For the Pathfinder Gamemaster, then one of these supplements that deserves a second look are the Bestiary Battle Cards, available both for the original Bestiary and for Bestiary 2 and a set of NPC Battle Cards. The box of these oversized cards is fairly massive, but the nice thing is that you generally don’t have to take the whole box with you to a game. If you plan ahead to pull out just the cards you’ll need for the encounters you have planned, then it makes it easy to reference the rules for those specific creatures when you need them, without the hassle of constantly flipping through the Bestiary book itself to find the page, or jumping between them if it’s a dynamic encounter that includes multiple creatures. The fantastic artwork on the back side of these cards works great to show the images to the players without revealing mechanics details to them.

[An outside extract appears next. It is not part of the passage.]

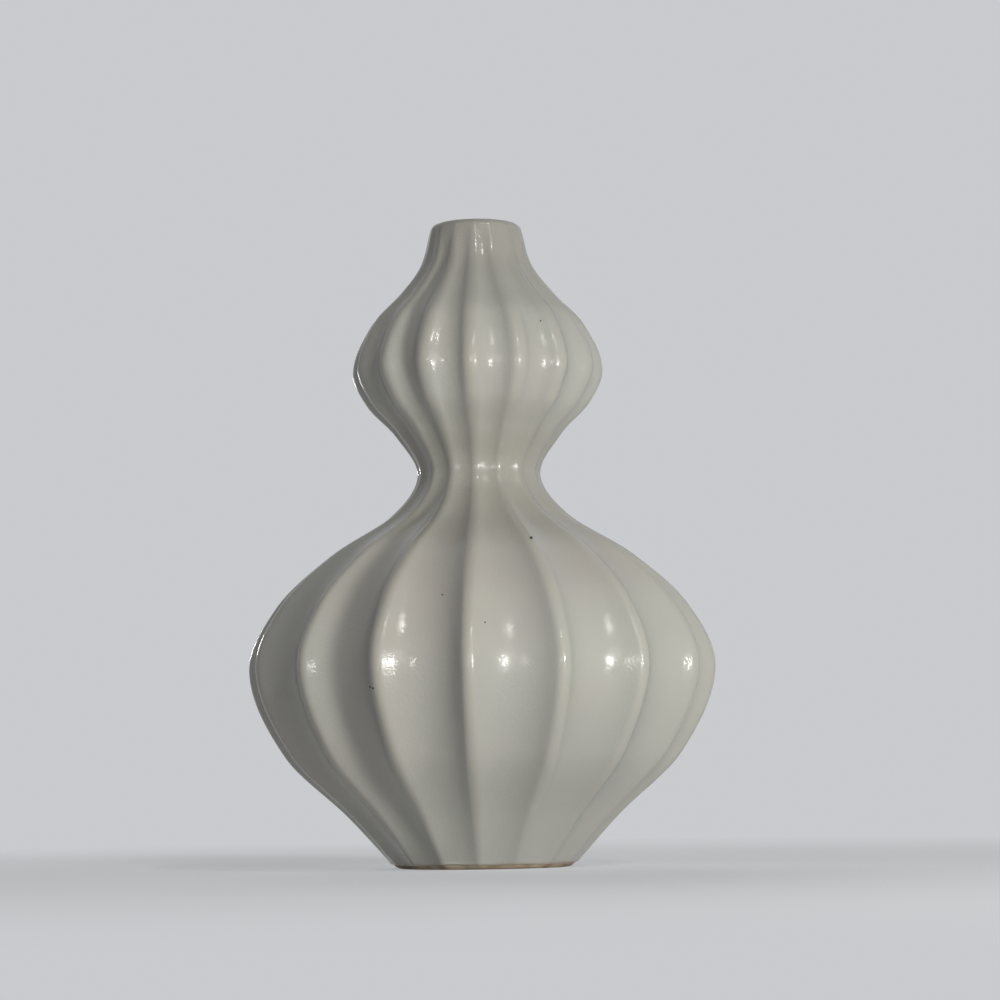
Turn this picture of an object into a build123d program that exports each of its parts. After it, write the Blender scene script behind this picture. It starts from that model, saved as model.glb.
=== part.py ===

If a player is a spellcaster who uses summon spells regularly, then these allow you to easily keep track of the creatures that can be summoned. With the Summoner class being one of the classes available in the summer 2021 release of the Secrets of Magic rulebook, these may prove to be particularly useful … although pretty much all of the existing spellcasting classes can make use of summoner builds. And, since I have these cards, there’s a good chance that I’ll make my next Pathfinder Society character into a conjuration build that relies heavily on summoning spells, even before the Summoner class becomes available.
Of course, in the modern era you can access and explore the rules for Pathfinder Second Edition without even having to go out to buy the books themselves. All of the rules available in the main rulebooks, and even most tangential rules introduces in secondary supplements, are available through the sanctioned Archives of Nethys website. You can also access the Pathfinder First Edition and Starfinder rules there.